**Exercise aim**: From the line containing "return np.stack([radius *" through the line containing "obj.matrix_world = world", retype each line exactly; include both end lines and nothing beyond them.

## start Data supplied

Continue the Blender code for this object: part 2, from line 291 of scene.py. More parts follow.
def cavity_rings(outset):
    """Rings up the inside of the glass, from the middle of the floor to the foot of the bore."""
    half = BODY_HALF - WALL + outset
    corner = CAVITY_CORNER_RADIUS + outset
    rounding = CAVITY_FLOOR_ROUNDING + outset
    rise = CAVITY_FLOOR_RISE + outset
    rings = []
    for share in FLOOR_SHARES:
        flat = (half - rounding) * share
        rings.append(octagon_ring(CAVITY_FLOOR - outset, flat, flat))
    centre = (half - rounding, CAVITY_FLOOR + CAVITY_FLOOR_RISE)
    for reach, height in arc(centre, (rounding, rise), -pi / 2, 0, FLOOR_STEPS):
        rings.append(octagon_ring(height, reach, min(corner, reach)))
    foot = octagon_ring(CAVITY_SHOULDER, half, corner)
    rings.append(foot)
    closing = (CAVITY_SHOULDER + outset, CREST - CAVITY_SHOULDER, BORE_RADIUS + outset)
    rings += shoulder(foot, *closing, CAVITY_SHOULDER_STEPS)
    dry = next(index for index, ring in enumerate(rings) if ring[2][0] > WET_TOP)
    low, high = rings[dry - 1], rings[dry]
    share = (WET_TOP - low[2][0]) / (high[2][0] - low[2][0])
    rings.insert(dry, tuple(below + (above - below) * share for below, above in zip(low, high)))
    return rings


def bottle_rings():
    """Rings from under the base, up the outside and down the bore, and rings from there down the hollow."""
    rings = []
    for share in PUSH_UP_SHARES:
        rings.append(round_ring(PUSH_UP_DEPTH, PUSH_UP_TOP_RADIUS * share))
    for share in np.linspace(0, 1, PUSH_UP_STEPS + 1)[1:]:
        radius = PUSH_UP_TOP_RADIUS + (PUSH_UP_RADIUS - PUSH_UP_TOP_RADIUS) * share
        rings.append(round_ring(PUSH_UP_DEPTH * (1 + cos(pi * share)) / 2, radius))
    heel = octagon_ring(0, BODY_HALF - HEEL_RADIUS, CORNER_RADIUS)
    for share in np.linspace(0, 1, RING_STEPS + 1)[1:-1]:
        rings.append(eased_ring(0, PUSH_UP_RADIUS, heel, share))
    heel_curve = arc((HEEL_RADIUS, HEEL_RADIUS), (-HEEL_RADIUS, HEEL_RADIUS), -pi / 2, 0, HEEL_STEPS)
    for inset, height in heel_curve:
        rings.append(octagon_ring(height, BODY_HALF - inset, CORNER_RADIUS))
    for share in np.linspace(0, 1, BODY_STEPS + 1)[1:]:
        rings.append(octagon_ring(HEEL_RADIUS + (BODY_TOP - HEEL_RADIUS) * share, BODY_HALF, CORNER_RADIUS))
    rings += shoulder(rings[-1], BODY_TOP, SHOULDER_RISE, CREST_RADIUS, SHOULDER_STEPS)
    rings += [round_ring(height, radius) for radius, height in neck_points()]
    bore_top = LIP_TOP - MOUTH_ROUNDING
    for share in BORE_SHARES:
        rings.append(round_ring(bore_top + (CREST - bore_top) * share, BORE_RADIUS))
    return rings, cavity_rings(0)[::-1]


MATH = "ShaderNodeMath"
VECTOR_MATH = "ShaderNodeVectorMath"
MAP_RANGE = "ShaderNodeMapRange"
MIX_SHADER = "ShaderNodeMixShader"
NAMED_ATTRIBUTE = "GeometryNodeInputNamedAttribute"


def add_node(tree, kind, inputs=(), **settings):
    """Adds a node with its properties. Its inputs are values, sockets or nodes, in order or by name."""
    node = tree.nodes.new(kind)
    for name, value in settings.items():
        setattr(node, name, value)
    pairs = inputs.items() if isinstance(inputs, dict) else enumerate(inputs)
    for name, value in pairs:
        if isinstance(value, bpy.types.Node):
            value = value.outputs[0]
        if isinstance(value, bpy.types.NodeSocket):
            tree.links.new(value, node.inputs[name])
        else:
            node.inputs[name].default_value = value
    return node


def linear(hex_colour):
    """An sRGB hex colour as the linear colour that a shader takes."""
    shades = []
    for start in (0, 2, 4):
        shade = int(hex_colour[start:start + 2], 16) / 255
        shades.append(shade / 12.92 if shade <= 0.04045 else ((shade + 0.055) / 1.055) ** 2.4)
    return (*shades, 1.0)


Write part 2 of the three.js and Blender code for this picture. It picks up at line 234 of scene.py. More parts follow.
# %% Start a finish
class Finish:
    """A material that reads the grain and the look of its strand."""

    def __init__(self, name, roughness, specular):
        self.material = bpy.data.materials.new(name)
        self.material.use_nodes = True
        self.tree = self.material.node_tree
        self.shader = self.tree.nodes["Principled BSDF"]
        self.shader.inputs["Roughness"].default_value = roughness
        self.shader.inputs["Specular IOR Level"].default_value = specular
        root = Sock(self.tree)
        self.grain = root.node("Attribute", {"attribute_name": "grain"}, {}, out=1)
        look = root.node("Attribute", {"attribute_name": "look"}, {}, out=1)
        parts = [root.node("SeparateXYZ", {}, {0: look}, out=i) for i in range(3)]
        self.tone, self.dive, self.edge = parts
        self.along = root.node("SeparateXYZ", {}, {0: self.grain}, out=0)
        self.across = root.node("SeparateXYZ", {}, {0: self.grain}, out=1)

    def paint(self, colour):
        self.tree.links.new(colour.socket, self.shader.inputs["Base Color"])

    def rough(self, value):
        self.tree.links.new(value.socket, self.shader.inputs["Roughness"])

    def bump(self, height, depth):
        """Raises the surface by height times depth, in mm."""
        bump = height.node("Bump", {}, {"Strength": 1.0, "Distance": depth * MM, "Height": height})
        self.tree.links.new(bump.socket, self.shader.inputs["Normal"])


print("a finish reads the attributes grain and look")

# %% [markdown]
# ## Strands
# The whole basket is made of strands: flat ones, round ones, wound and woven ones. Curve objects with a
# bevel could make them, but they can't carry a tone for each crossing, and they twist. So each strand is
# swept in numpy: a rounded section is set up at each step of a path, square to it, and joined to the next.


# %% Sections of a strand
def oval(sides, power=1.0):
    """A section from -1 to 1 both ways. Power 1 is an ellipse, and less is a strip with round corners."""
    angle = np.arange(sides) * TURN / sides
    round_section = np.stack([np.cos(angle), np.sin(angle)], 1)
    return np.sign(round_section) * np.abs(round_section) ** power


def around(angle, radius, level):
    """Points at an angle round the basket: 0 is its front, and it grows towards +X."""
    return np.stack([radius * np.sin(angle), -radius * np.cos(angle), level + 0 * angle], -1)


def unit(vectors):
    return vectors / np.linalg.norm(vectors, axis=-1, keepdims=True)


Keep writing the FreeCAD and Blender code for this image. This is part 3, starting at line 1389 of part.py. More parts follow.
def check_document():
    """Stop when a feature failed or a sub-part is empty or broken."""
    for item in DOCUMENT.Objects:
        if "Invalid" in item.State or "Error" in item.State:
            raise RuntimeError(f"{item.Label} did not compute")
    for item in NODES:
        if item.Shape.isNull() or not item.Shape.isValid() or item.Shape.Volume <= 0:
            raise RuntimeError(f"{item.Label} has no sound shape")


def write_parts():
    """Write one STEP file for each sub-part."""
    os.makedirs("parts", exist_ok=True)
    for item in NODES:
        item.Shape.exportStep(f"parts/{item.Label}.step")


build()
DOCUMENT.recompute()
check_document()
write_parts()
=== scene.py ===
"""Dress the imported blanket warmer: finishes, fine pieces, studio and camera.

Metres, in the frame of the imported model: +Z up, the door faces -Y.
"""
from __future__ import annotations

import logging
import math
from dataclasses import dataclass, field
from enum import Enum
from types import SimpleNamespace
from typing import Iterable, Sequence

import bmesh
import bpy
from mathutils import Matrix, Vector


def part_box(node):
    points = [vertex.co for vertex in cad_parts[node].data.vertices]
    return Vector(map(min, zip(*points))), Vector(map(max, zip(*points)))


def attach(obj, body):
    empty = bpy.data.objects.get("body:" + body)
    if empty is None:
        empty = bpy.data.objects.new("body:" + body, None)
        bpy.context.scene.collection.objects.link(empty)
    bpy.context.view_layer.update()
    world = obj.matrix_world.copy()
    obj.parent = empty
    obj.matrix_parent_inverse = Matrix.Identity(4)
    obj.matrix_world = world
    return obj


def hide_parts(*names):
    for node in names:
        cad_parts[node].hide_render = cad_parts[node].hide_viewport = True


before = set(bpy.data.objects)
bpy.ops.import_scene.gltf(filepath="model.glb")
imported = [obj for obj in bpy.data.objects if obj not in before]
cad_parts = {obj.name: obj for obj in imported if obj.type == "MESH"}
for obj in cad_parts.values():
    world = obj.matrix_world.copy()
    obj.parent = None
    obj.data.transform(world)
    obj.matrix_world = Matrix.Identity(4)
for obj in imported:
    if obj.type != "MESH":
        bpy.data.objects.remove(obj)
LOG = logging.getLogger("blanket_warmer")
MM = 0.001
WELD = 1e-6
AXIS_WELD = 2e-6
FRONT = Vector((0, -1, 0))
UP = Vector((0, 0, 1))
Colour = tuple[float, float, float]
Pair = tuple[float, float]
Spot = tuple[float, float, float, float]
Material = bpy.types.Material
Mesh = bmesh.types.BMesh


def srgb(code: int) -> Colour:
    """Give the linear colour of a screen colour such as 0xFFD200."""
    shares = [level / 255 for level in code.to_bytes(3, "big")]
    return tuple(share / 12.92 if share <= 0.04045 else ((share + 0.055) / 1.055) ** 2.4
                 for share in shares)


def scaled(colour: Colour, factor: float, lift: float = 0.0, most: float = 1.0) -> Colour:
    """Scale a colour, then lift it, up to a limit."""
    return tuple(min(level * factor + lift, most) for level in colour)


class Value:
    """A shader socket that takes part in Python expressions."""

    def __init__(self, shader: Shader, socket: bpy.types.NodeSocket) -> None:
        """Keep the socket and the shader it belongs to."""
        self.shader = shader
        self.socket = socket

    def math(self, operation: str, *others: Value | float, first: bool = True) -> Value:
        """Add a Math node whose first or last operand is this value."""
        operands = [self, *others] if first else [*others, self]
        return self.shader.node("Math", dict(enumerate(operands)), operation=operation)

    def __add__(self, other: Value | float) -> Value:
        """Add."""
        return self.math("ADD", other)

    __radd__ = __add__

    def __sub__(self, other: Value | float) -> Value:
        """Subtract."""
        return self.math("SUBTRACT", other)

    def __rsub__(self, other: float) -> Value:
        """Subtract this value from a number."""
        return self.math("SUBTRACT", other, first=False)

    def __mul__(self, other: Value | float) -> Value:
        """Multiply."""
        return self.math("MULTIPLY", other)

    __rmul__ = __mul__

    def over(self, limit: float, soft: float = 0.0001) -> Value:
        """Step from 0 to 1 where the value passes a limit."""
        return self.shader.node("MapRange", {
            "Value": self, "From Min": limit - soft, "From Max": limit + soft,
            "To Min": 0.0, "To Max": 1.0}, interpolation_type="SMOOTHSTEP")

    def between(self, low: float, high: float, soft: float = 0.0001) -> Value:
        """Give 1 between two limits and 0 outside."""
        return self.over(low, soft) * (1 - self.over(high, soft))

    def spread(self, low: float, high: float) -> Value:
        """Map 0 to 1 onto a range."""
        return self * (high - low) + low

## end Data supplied

**Solution for this exercise**:
    return np.stack([radius * np.sin(angle), -radius * np.cos(angle), level + 0 * angle], -1)


def unit(vectors):
    return vectors / np.linalg.norm(vectors, axis=-1, keepdims=True)


Keep writing the FreeCAD and Blender code for this image. This is part 3, starting at line 1389 of part.py. More parts follow.
def check_document():
    """Stop when a feature failed or a sub-part is empty or broken."""
    for item in DOCUMENT.Objects:
        if "Invalid" in item.State or "Error" in item.State:
            raise RuntimeError(f"{item.Label} did not compute")
    for item in NODES:
        if item.Shape.isNull() or not item.Shape.isValid() or item.Shape.Volume <= 0:
            raise RuntimeError(f"{item.Label} has no sound shape")


def write_parts():
    """Write one STEP file for each sub-part."""
    os.makedirs("parts", exist_ok=True)
    for item in NODES:
        item.Shape.exportStep(f"parts/{item.Label}.step")


build()
DOCUMENT.recompute()
check_document()
write_parts()
=== scene.py ===
"""Dress the imported blanket warmer: finishes, fine pieces, studio and camera.

Metres, in the frame of the imported model: +Z up, the door faces -Y.
"""
from __future__ import annotations

import logging
import math
from dataclasses import dataclass, field
from enum import Enum
from types import SimpleNamespace
from typing import Iterable, Sequence

import bmesh
import bpy
from mathutils import Matrix, Vector


def part_box(node):
    points = [vertex.co for vertex in cad_parts[node].data.vertices]
    return Vector(map(min, zip(*points))), Vector(map(max, zip(*points)))


def attach(obj, body):
    empty = bpy.data.objects.get("body:" + body)
    if empty is None:
        empty = bpy.data.objects.new("body:" + body, None)
        bpy.context.scene.collection.objects.link(empty)
    bpy.context.view_layer.update()
    world = obj.matrix_world.copy()
    obj.parent = empty
    obj.matrix_parent_inverse = Matrix.Identity(4)
    obj.matrix_world = world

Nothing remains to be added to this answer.